* _Exercise brief_:
Reproduce the listing verbatim.

* _Available data_:
--------

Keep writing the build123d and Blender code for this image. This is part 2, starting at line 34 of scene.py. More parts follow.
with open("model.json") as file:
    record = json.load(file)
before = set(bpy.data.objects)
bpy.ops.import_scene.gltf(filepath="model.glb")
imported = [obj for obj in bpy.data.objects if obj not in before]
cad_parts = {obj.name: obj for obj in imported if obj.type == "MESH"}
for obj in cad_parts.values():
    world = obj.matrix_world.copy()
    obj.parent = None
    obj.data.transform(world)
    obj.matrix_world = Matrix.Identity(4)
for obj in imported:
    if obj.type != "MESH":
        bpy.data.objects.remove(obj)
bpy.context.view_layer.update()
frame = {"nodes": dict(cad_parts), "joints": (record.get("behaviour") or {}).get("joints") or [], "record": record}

--------

* _Result of the task_:
Keep writing the build123d and Blender code for this image. This is part 2, starting at line 34 of scene.py. More parts follow.
with open("model.json") as file:
    record = json.load(file)
before = set(bpy.data.objects)
bpy.ops.import_scene.gltf(filepath="model.glb")
imported = [obj for obj in bpy.data.objects if obj not in before]
cad_parts = {obj.name: obj for obj in imported if obj.type == "MESH"}
for obj in cad_parts.values():
    world = obj.matrix_world.copy()
    obj.parent = None
    obj.data.transform(world)
    obj.matrix_world = Matrix.Identity(4)
for obj in imported:
    if obj.type != "MESH":
        bpy.data.objects.remove(obj)
bpy.context.view_layer.update()
frame = {"nodes": dict(cad_parts), "joints": (record.get("behaviour") or {}).get("joints") or [], "record": record}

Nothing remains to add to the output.